▸ **Task to complete**
Exactly reproduce the lines beginning with the line that includes "obj.parent = empty" and ending with the last line of the data.

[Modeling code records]
--- start ---
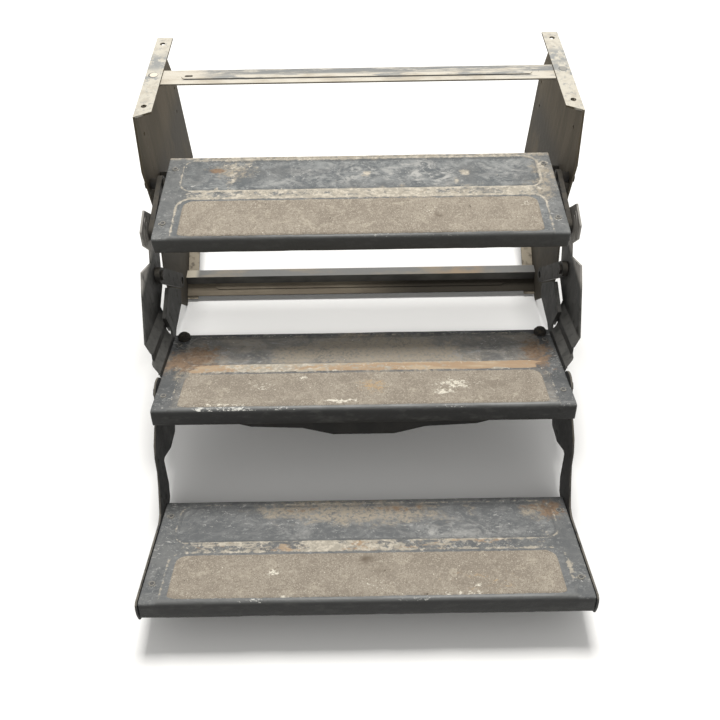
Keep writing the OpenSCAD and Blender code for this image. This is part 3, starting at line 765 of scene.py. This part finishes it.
# spots are (centre x, centre a, half length, half depth, strength) in a tread's own metres;
# the pairs of lists are places along X and the strength at each
treadMarks = {
    "top": {
        "outline": 0.66, "band": 0.57, "rings": 0.4, "heelDust": 0.42, "bandRust": 0.0, "groove": 0.6,
        "bandAlong": (
            [-0.28, -0.24, -0.215, -0.18, -0.1, 0.0, 0.1, 0.14, 0.17, 0.22, 0.28],
            [0.6, 0.8, 0.5, 0.8, 0.85, 1.05, 1.0, 0.8, 0.55, 0.7, 0.6],
        ),
        "rustAlong": ([-0.3, 0.3], [0.0, 0.0]),
        "dust": [
            (-0.19, 0.175, 0.03, 0.012, 0.42), (-0.2, 0.14, 0.008, 0.03, 0.42),
            (0.15, 0.128, 0.007, 0.007, 0.5), (0.01, 0.15, 0.01, 0.007, 0.6),
            (0.288, 0.155, 0.01, 0.03, 0.35), (0.268, 0.104, 0.03, 0.01, 0.35),
            (0.165, 0.148, 0.009, 0.01, 0.5), (-0.222, 0.117, 0.004, 0.004, 0.8),
        ],
        "film": [
            (0.12, 0.1, 0.2, 0.02, 0.5), (0.0, 0.194, 0.3, 0.006, 0.8), (0.288, 0.14, 0.02, 0.05, 0.5),
            (-0.2, 0.16, 0.04, 0.02, 0.5),
        ],
        "rust": [(-0.226, 0.163, 0.01, 0.004, 1.8)],
        "swirl": [
            (-0.1, 0.145, 0.05, 0.03, 0.6), (-0.01, 0.15, 0.04, 0.03, 0.9), (0.09, 0.15, 0.055, 0.035, 1.0),
            (0.125, 0.145, 0.022, 0.022, 1.0), (0.2, 0.155, 0.03, 0.02, 0.6),
            (0.25, 0.15, 0.02, 0.025, 0.8), (-0.24, 0.13, 0.03, 0.02, 0.5),
        ],
        "dark": [
            (-0.14, 0.16, 0.05, 0.02, 1.0), (0.02, 0.125, 0.05, 0.008, 1.0), (0.17, 0.15, 0.02, 0.03, 0.9),
            (0.26, 0.13, 0.02, 0.02, 0.8), (-0.26, 0.15, 0.02, 0.03, 0.8), (-0.295, 0.1, 0.02, 0.06, 0.5),
        ],
        "chips": [(0.03, 0, 0.05, 1, 0.15), (0.12, 0, 0.03, 1, 0.15)],
        "glint": ([-0.28, -0.12, -0.05, 0.1, 0.2, 0.28], [0.3, 0.4, 0.8, 0.9, 0.7, 0.6]),
    },
    "middle": {
        "outline": 0.25, "band": 0.42, "rings": 0.15, "heelDust": 0.1, "bandRust": 1.0, "groove": 0.5,
        "bandAlong": ([-0.28, -0.22, -0.19, -0.12, -0.06, 0.0, 0.25], [0.2, 0.6, 1.1, 1.1, 0.6, 0.4, 0.3]),
        "rustAlong": ([-0.29, -0.24, -0.1, 0.0, 0.25, 0.29], [0.4, 0.65, 0.8, 0.95, 0.95, 0.7]),
        "dust": [
            (0.05, 0.1, 0.05, 0.003, 0.3), (-0.06, 0.108, 0.08, 0.003, 0.3),
            (-0.14, 0.094, 0.03, 0.002, 0.4),
        ],
        "film": [
            (0.02, 0.145, 0.095, 0.045, 1.05), (-0.11, 0.13, 0.028, 0.03, 0.95),
            (0.11, 0.12, 0.05, 0.035, 0.9), (-0.26, 0.11, 0.05, 0.03, 0.8),
        ],
        "rust": [
            (-0.255, 0.14, 0.034, 0.024, 0.75), (-0.285, 0.115, 0.028, 0.024, 0.6),
            (-0.24, 0.105, 0.03, 0.012, 0.5), (0.272, 0.13, 0.022, 0.044, 0.75),
        ],
        "swirl": [
            (-0.18, 0.13, 0.05, 0.03, 0.6), (-0.06, 0.12, 0.04, 0.02, 0.6), (0.17, 0.13, 0.06, 0.03, 0.5),
        ],
        "dark": [
            (-0.17, 0.135, 0.04, 0.018, 0.8), (-0.06, 0.13, 0.03, 0.018, 0.7), (0.2, 0.14, 0.04, 0.03, 0.8),
            (-0.29, 0.06, 0.03, 0.02, 0.7), (0.29, 0.07, 0.03, 0.02, 0.9),
        ],
        "chips": [
            (-0.19, 0, 0.035, 1, 0.42), (-0.235, 0, 0.01, 1, 0.45), (-0.12, 0, 0.02, 1, 0.3),
            (0.12, 0, 0.03, 1, 0.2),
        ],
        "glint": ([-0.28, -0.22, -0.15, 0.25, 0.28], [0.1, 0.5, 0.9, 1.0, 0.4]),
    },
    "bottom": {
        "outline": 0.36, "band": 0.38, "rings": 0.3, "heelDust": 0.05, "bandRust": 0.5, "groove": 0.6,
        "bandAlong": (
            [-0.28, -0.25, -0.19, -0.15, -0.12, -0.09, -0.06, -0.02, 0.02, 0.08, 0.12, 0.25],
            [0.3, 0.7, 0.8, 0.9, 0.5, 1.0, 1.7, 1.2, 1.0, 0.6, 0.8, 0.4],
        ),
        "rustAlong": ([-0.3, -0.1, 0.0, 0.1, 0.3], [0.1, 0.7, 1.0, 0.6, 0.1]),
        "dust": [
            (-0.065, 0.104, 0.018, 0.004, 0.4), (0.03, 0.101, 0.04, 0.003, 0.3),
            (-0.2, 0.106, 0.05, 0.0016, 0.45), (0.265, 0.125, 0.012, 0.012, 0.3),
            (0.283, 0.055, 0.005, 0.02, 0.4),
        ],
        "film": [
            (0.0, 0.17, 0.125, 0.024, 0.85), (-0.1, 0.175, 0.05, 0.015, 0.6),
            (0.26, 0.168, 0.03, 0.02, 0.6),
        ],
        "rust": [
            (0.282, 0.168, 0.018, 0.02, 0.75), (0.25, 0.178, 0.016, 0.008, 0.5),
            (0.05, 0.178, 0.05, 0.008, 0.35), (-0.1, 0.178, 0.03, 0.006, 0.3),
        ],
        "swirl": [
            (-0.1, 0.13, 0.06, 0.02, 0.5), (0.14, 0.13, 0.08, 0.03, 0.6), (0.1, 0.125, 0.008, 0.006, 0.9),
        ],
        "dark": [
            (-0.24, 0.15, 0.04, 0.02, 0.8), (-0.12, 0.12, 0.08, 0.012, 0.6), (0.18, 0.165, 0.05, 0.02, 0.6),
            (0.29, 0.1, 0.02, 0.05, 0.8),
        ],
        "chips": [(-0.15, 0, 0.02, 1, 0.3), (0.07, 0, 0.03, 1, 0.25)],
        "glint": ([-0.28, -0.15, -0.05, 0.0, 0.26, 0.28], [0.0, 0.1, 0.5, 0.8, 0.8, 0.2]),
    },
}

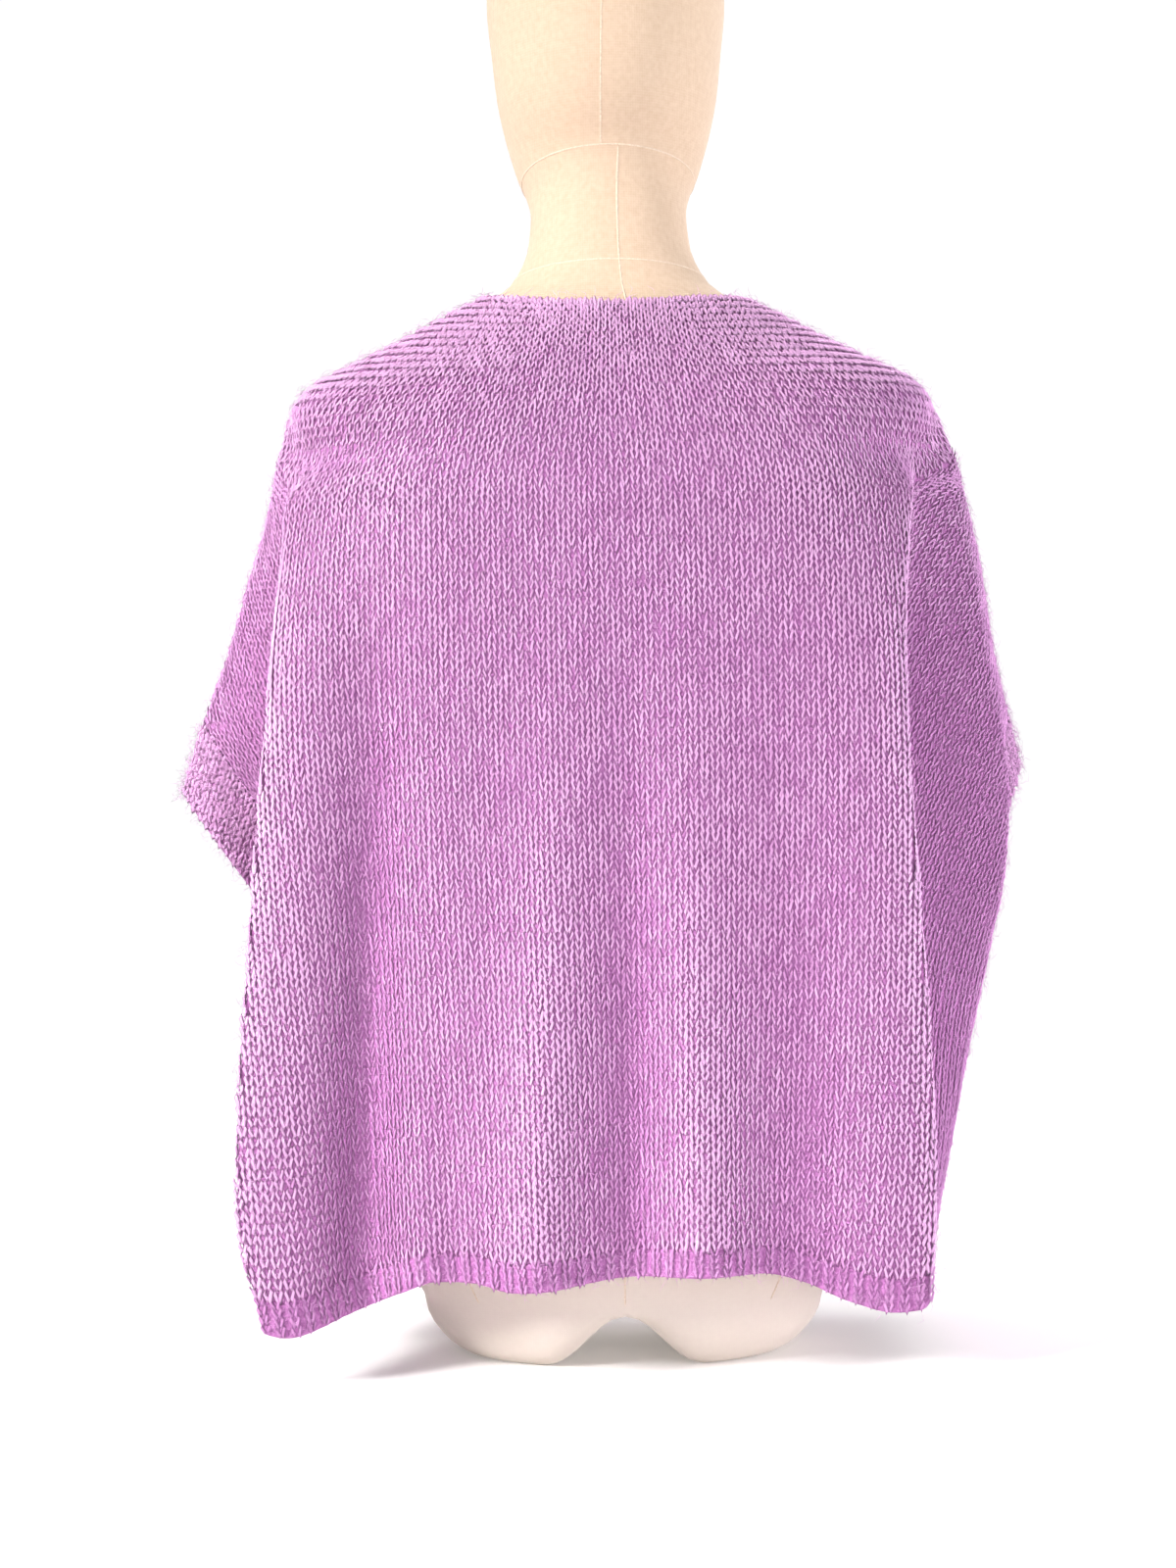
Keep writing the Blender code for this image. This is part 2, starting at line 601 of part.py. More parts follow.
def new_material(name, colour, roughness):
    material = bpy.data.materials.new(name)
    material.use_nodes = True
    shader = material.node_tree.nodes["Principled BSDF"]
    shader.inputs["Base Color"].default_value = colour
    shader.inputs["Roughness"].default_value = roughness
    shader.inputs["Metallic"].default_value = 0.0
    material.diffuse_color = colour
    return material


def add_object(collection, name, points, faces, finish):
    """One closed body in metres, its faces turned outwards and shaded smooth."""
    mesh = bpy.data.meshes.new(name)
    mesh.from_pydata((points * CM).tolist(), [], faces)
    body = bmesh.new()
    body.from_mesh(mesh)
    bmesh.ops.recalc_face_normals(body, faces=body.faces)
    body.to_mesh(mesh)
    body.free()
    mesh.shade_smooth()
    mesh.materials.append(new_material(name + "_finish", *finish))
    collection.objects.link(bpy.data.objects.new(name, mesh))


def main():
    for old in list(bpy.data.objects):
        bpy.data.objects.remove(old)
    collection = bpy.data.collections.new(COLLECTION)
    bpy.context.scene.collection.children.link(collection)
    pieces = vest_pieces()
    pieces["dress_form"] = dress_form()
    everything = np.concatenate([points for points, _ in pieces.values()])
    middle = (everything.min(axis=0) + everything.max(axis=0)) / 2
    middle[2] = 0
    for name, (points, faces) in pieces.items():
        finish = LILAC_RIB if "band" in name else LILAC_KNIT
        if name == "dress_form":
            finish = CREAM_LINEN
        add_object(collection, name, points - middle, faces, finish)


main()
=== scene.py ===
"""Looks of a knitted sweater vest with winged shoulders, worn on a limbless dress form.

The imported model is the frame. Metres, +Z up, and the wearer's back faces -Y, towards the camera.
The tables hold centimetres from the form's own axis, as the solids' source does, and every mesh is
moved to the frame's place when it is made. Left and right are as the camera sees them.
"""

import logging
from dataclasses import dataclass, field, fields
from enum import Enum
from functools import reduce
from typing import NamedTuple

import bpy
import numpy as np
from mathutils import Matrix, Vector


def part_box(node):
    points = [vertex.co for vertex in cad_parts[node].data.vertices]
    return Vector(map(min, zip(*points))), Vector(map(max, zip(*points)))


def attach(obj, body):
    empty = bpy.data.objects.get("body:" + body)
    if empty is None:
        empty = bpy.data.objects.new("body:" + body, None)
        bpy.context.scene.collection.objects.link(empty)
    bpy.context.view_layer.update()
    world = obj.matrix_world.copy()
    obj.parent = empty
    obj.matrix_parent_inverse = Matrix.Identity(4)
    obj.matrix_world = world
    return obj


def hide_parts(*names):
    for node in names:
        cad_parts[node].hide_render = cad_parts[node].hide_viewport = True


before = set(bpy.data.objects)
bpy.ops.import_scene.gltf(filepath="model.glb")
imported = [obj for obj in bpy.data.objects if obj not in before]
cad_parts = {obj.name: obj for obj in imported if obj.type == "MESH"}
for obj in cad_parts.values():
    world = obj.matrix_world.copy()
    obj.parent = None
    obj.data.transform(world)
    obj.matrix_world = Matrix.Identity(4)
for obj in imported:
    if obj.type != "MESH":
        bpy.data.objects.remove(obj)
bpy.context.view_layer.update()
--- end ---
▸ **Full response**
    obj.parent = empty
    obj.matrix_parent_inverse = Matrix.Identity(4)
    obj.matrix_world = world
    return obj


def hide_parts(*names):
    for node in names:
        cad_parts[node].hide_render = cad_parts[node].hide_viewport = True


before = set(bpy.data.objects)
bpy.ops.import_scene.gltf(filepath="model.glb")
imported = [obj for obj in bpy.data.objects if obj not in before]
cad_parts = {obj.name: obj for obj in imported if obj.type == "MESH"}
for obj in cad_parts.values():
    world = obj.matrix_world.copy()
    obj.parent = None
    obj.data.transform(world)
    obj.matrix_world = Matrix.Identity(4)
for obj in imported:
    if obj.type != "MESH":
        bpy.data.objects.remove(obj)
bpy.context.view_layer.update()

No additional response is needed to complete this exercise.